Para quienes no estén al loro, que aún quedan, la expresión francesa «deyaví» significa «ya visto», la sensación de haber vivido con anterioridad una situación determinada que se nos presenta. La que casi todos tenemos cuando vemos y oímos a los políticos, la percepción de sentir las mismas cosas que oímos una y otra vez. Es algo así como viajar al pasado en un túnel del tiempo con los pies y la cabeza bien asentados en la realidad presente. Supongo que alguna vez les habrá pasado eso de ver una cara, preguntarse insistentemente ¿de qué me suena? y pasarse el día entero dándole vueltas a la olla intentando desentrañar la identidad del dichoso personaje, para acabar dejándolo por imposible o descubrir que es el tío aquel con el que habías trabajado o que había hecho la mili contigo, pero con el que nunca habías cruzado palabra. O incluso estas confundiendo a esa persona con otra. Es lo que me ocurrió hace un tiempo con un célebre empresario conocido por todo el mundo, menos por mí. Estábamos festejando la entrega anual de unos galardones cuando veo a un antiguo profesor de mis tiempos universitarios, tertuliaba en un corrillo con tres o cuatro personas más. Me acerco a él, pido disculpas por la interrupción y le digo «Señor Tal, me alegro de verle en Langreo. Hace tropecientos años he sido alumno suyo en la Facultad de Oviedo». El tío me mira con una expresión entre irónica y molesta y me pregunta: «¿Y usted quién es?». Me presento e intento continuar la conversación, pero, de alguna forma, siento que el personaje me está rechazando, eso sí con cara sonriente. El caso es que termina por desengañarme, pero no tiene la cortesía de sacarme de la duda y decirme quién es él (y en qué lugar?), todo ello con un porte de orgullo como queriendo expresar «este primo no sabe quién soy yo. Mira que compararme con un leguleyo». Vuelvo a pedir disculpas por el desliz y me aparto de allí observando que queda divertido con sus compañeros, seguro que comentando mi patinazo, como si él nunca los hubiera tenido. A lo largo de la tarde volví a tropezarme varias veces con él y todas me dirigió una sonrisa displicente sin tan siquiera saludarme. El mal educado. Días más tarde vi una foto suya en LA NUEVA ESPAÑA, era y es el presidente del consejo de Administración de una gran y conocida empresa asturiana. El chulo ese.

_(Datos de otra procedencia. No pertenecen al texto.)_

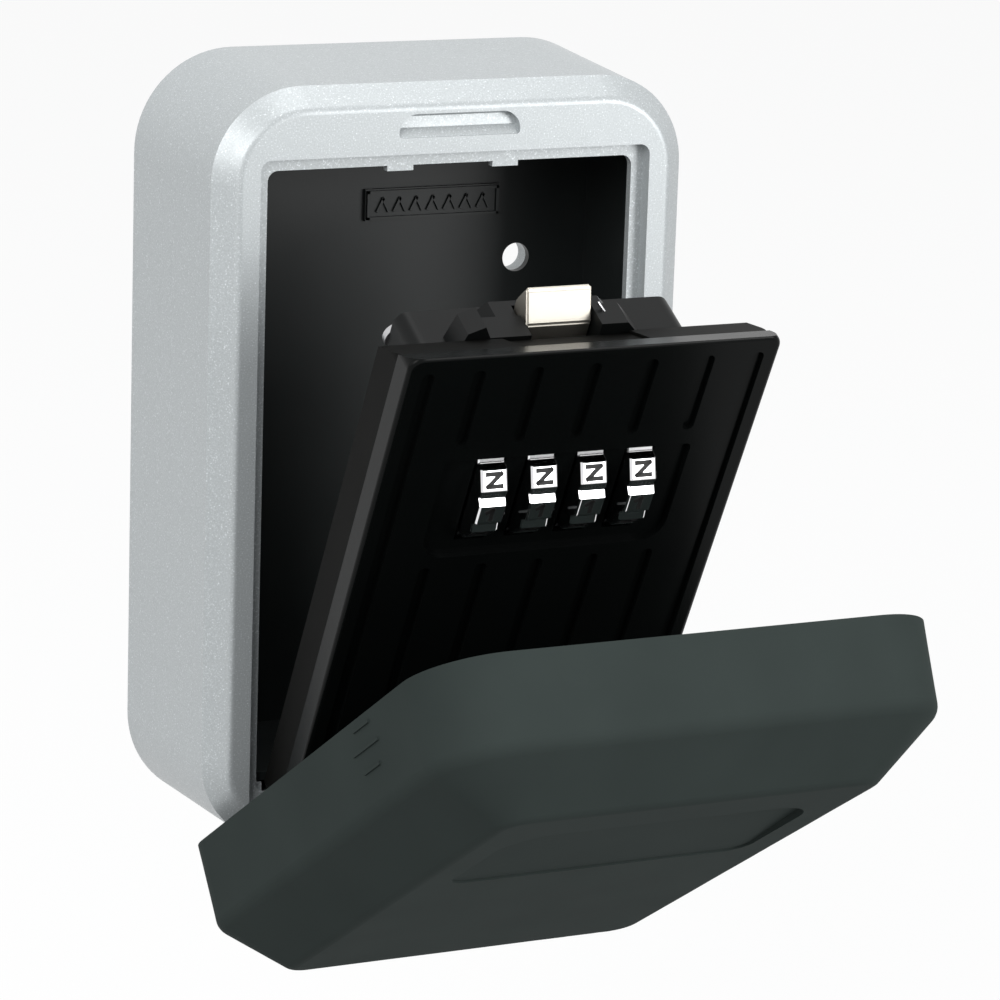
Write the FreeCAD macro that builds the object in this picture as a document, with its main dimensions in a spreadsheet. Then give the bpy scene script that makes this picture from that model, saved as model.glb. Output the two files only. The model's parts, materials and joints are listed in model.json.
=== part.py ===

Hace pocos días tuve la ocasión de presenciar algo parecido en un establecimiento de Sama. Un cliente ocupaba sentado una mesa y tomaba café mientras leía un periódico deportivo cuando, por la retaguardia, se le acercó un tío fornido con pinta de camionero y dándole una fuerte palmada en la espalda le dijo «Manolo?». El señor, asustado por el golpe y sorprendido por lo inesperado de la situación le contestó «perdone pero yo no me llamo Manolo». El bruto aquel le pidió perdón y volvió a la barra. No habían transcurrido diez minutos cuando el camionero (tenía que serlo) volvió a acercarse por detrás del lector y dándole una nueva palmada en la espalda, si cabe aún más fuerte que la anterior, le dijo «joder chico, pues yes igual que Manolo», y el hombre, acojonado, le respondió «hombre, ni aunque lo fuera. Va a romperme la espalda».

Después de esta escena quedé pensando que las historias se repiten cíclicamente, como en un continuo bucle. Vivimos en un permanente «déjà vu». Hasta Duke lo siente.